• _TASK PROMPT_
Word for word, restate the lines from the start of the data below through the line containing "WELD_DISTANCE = 0.01 * MM".

• _DATASET EXCERPT_

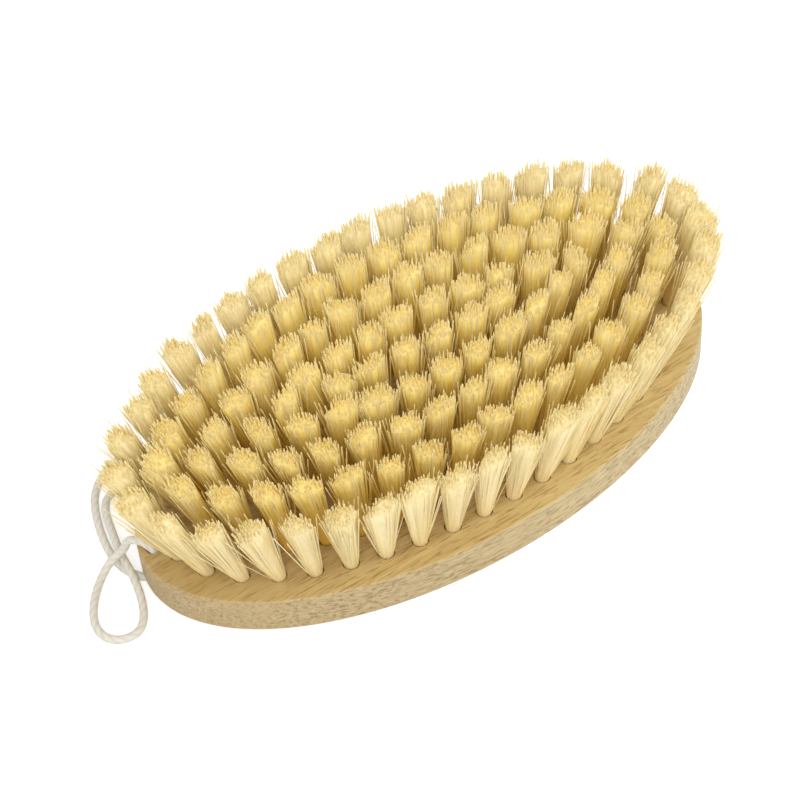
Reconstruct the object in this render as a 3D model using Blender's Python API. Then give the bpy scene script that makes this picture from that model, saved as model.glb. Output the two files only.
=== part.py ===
"""Scrub brush: an oval bamboo block, five rows of plant-fibre tufts and a cotton hanging cord.

The block lies flat on its back with the tufts pointing up. The origin is the middle of the
block's flat back, +X runs along the length and +Z points from the block to the tuft tips.
All lengths are metres.
"""
import math

import bmesh
import bpy
import numpy as np
from mathutils import Matrix, Vector

MM = 0.001

# Block
BLOCK_LENGTH = 160.0 * MM
BLOCK_WIDTH = 84.0 * MM
BLOCK_THICKNESS = 11.0 * MM
TOP_EDGE_ROUNDING = 0.5 * MM
LOWER_EDGE_ROUNDING = 1.2 * MM
OUTLINE_SEGMENTS = 72

# Tuft holes: four oval rows follow the outline, and a straight row fills the middle
EDGE_TO_OUTER_ROW = 7.7 * MM
HOLE_DIAMETER = 4.2 * MM
HOLE_DEPTH = 8.0 * MM
TUFT_SIDES = 8
OVAL_ROW_COUNTS = (40, 34, 28, 20)
OVAL_ROW_START_SHARES = (0.135, 0.5, 0.0, 0.0)
OVAL_ROW_NAMES = ("outer_row", "second_row", "third_row", "inner_row")
OVAL_ROW_GROUPS = ((5,) * 8, (6, 5, 6) * 2, (1, 7, 6) * 2, (1, 9) * 2)
CENTRE_ROW_COUNT = 6
CENTRE_ROW_LENGTH_SHARE = 0.51

# Tufts: packed in the hole, fanned out above it and trimmed flat
TUFT_CLEARANCE = 0.3 * MM
TUFT_FREE_LENGTH = 26.3 * MM
FAN_LENGTH_SHARE = 0.12
FAN_WIDTH_SHARE = 0.20
TIP_DEPTH_SHARE = 0.34
TIP_OVERLAP = 0.4 * MM

# Hanging cord
CORD_DIAMETER = 2.0 * MM
CORD_CLEARANCE = 0.35 * MM
CORD_POINT_SPACING = 2.6 * MM
CHANNEL_POINT_SPACING = 1.3 * MM

OVERRUN = 1.0 * MM
WELD_DISTANCE = 0.01 * MM

# The cord's route. Its parts under the tip and in the loops are measured from the floor below the
# middle of the block's tip, and its part through the hole from the top face above there.
CORD_THROUGH_TOP = [Vector(point) * MM for point in (
    (4.0, 3.1, -5.3), (4.0, 3.1, -2.4), (3.35, 4.15, 0.5), (1.8, 6.65, 1.8))]
CORD_LOOPS = [Vector(point) * MM for point in (
    (0.2, 9.15, 11.6), (-0.6, 10.4, 8.7), (-1.8, 11.6, 6.1), (-4.2, 12.3, 3.8),
    (-7.3, 11.5, 1.7), (-10.4, 9.0, 1.05), (-13.8, 4.7, 1.05), (-16.1, -1.4, 1.05),
    (-14.2, -6.4, 1.05), (-9.4, -7.8, 1.05), (-6.0, -5.4, 1.05), (-3.8, -1.2, 1.4),
    (-2.4, 3.6, 2.5), (-1.6, 8.6, 3.3), (-1.0, 13.2, 3.3), (1.2, 22.3, 2.6),
    (2.6, 27.0, 1.85), (4.6, 31.0, 1.25), (8.6, 33.1, 1.05), (16.2, 32.2, 1.05),
    (19.4, 35.1, 1.05), (18.9, 39.4, 1.05), (15.3, 41.4, 1.05), (11.9, 41.1, 1.05),
    (8.4, 39.3, 1.05), (5.2, 36.7, 1.05), (2.7, 33.4, 1.05), (0.5, 28.5, 1.05),
    (-1.4, 22.2, 1.05), (-2.4, 16.0, 1.05))]
CORD_UNDER_TIP = [Vector(point) * MM for point in (
    (-2.1, 10.9, 1.05), (-0.7, 7.3, 1.05), (1.2, 5.0, 1.1), (2.65, 3.95, 1.8),
    (3.55, 3.35, 3.2), (4.0, 3.1, 5.3))]

HALF_LENGTH = BLOCK_LENGTH / 2
HALF_WIDTH = BLOCK_WIDTH / 2
ROW_SPACING = (HALF_WIDTH - EDGE_TO_OUTER_ROW) / len(OVAL_ROW_COUNTS)
HOLE_FLOOR = BLOCK_THICKNESS - HOLE_DEPTH
TIP_HEIGHT = BLOCK_THICKNESS + TUFT_FREE_LENGTH
TIP_HALF_DEPTH = ROW_SPACING * TIP_DEPTH_SHARE

BAMBOO = (0.62, 0.43, 0.19, 1.0)
FIBRE = (0.72, 0.52, 0.20, 1.0)
COTTON = (0.78, 0.72, 0.63, 1.0)


# Scene and collections
for old_object in list(bpy.data.objects):
    bpy.data.objects.remove(old_object, do_unlink=True)

parts_collection = bpy.data.collections.new("scrub_brush")
cutters_collection = bpy.data.collections.new("scrub_brush_cutters")
bpy.context.scene.collection.children.link(parts_collection)
bpy.context.scene.collection.children.link(cutters_collection)


def make_material(name, colour, roughness):
    material = bpy.data.materials.new(name)
    material.use_nodes = True
    shader = material.node_tree.nodes["Principled BSDF"]
    shader.inputs["Base Color"].default_value = colour
    shader.inputs["Roughness"].default_value = roughness
    shader.inputs["Metallic"].default_value = 0.0
    return material


def object_from_bmesh(name, mesh_edit, collection):
    bmesh.ops.recalc_face_normals(mesh_edit, faces=mesh_edit.faces)
    mesh = bpy.data.meshes.new(name)
    mesh_edit.to_mesh(mesh)
    mesh_edit.free()
    new_object = bpy.data.objects.new(name, mesh)
    collection.objects.link(new_object)
    return new_object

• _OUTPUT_
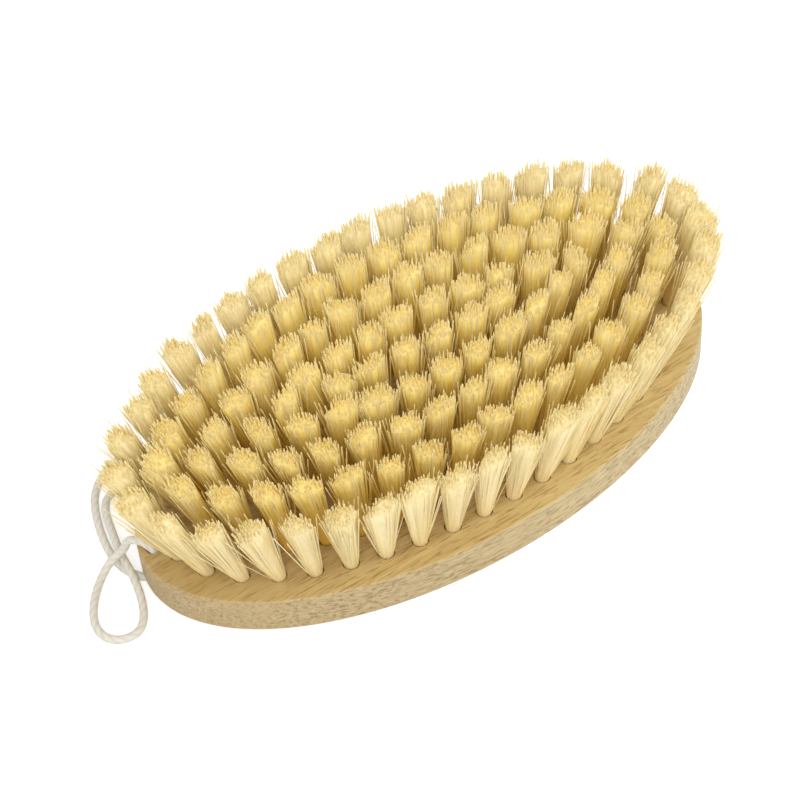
Reconstruct the object in this render as a 3D model using Blender's Python API. Then give the bpy scene script that makes this picture from that model, saved as model.glb. Output the two files only.
=== part.py ===
"""Scrub brush: an oval bamboo block, five rows of plant-fibre tufts and a cotton hanging cord.

The block lies flat on its back with the tufts pointing up. The origin is the middle of the
block's flat back, +X runs along the length and +Z points from the block to the tuft tips.
All lengths are metres.
"""
import math

import bmesh
import bpy
import numpy as np
from mathutils import Matrix, Vector

MM = 0.001

# Block
BLOCK_LENGTH = 160.0 * MM
BLOCK_WIDTH = 84.0 * MM
BLOCK_THICKNESS = 11.0 * MM
TOP_EDGE_ROUNDING = 0.5 * MM
LOWER_EDGE_ROUNDING = 1.2 * MM
OUTLINE_SEGMENTS = 72

# Tuft holes: four oval rows follow the outline, and a straight row fills the middle
EDGE_TO_OUTER_ROW = 7.7 * MM
HOLE_DIAMETER = 4.2 * MM
HOLE_DEPTH = 8.0 * MM
TUFT_SIDES = 8
OVAL_ROW_COUNTS = (40, 34, 28, 20)
OVAL_ROW_START_SHARES = (0.135, 0.5, 0.0, 0.0)
OVAL_ROW_NAMES = ("outer_row", "second_row", "third_row", "inner_row")
OVAL_ROW_GROUPS = ((5,) * 8, (6, 5, 6) * 2, (1, 7, 6) * 2, (1, 9) * 2)
CENTRE_ROW_COUNT = 6
CENTRE_ROW_LENGTH_SHARE = 0.51

# Tufts: packed in the hole, fanned out above it and trimmed flat
TUFT_CLEARANCE = 0.3 * MM
TUFT_FREE_LENGTH = 26.3 * MM
FAN_LENGTH_SHARE = 0.12
FAN_WIDTH_SHARE = 0.20
TIP_DEPTH_SHARE = 0.34
TIP_OVERLAP = 0.4 * MM

# Hanging cord
CORD_DIAMETER = 2.0 * MM
CORD_CLEARANCE = 0.35 * MM
CORD_POINT_SPACING = 2.6 * MM
CHANNEL_POINT_SPACING = 1.3 * MM

OVERRUN = 1.0 * MM
WELD_DISTANCE = 0.01 * MM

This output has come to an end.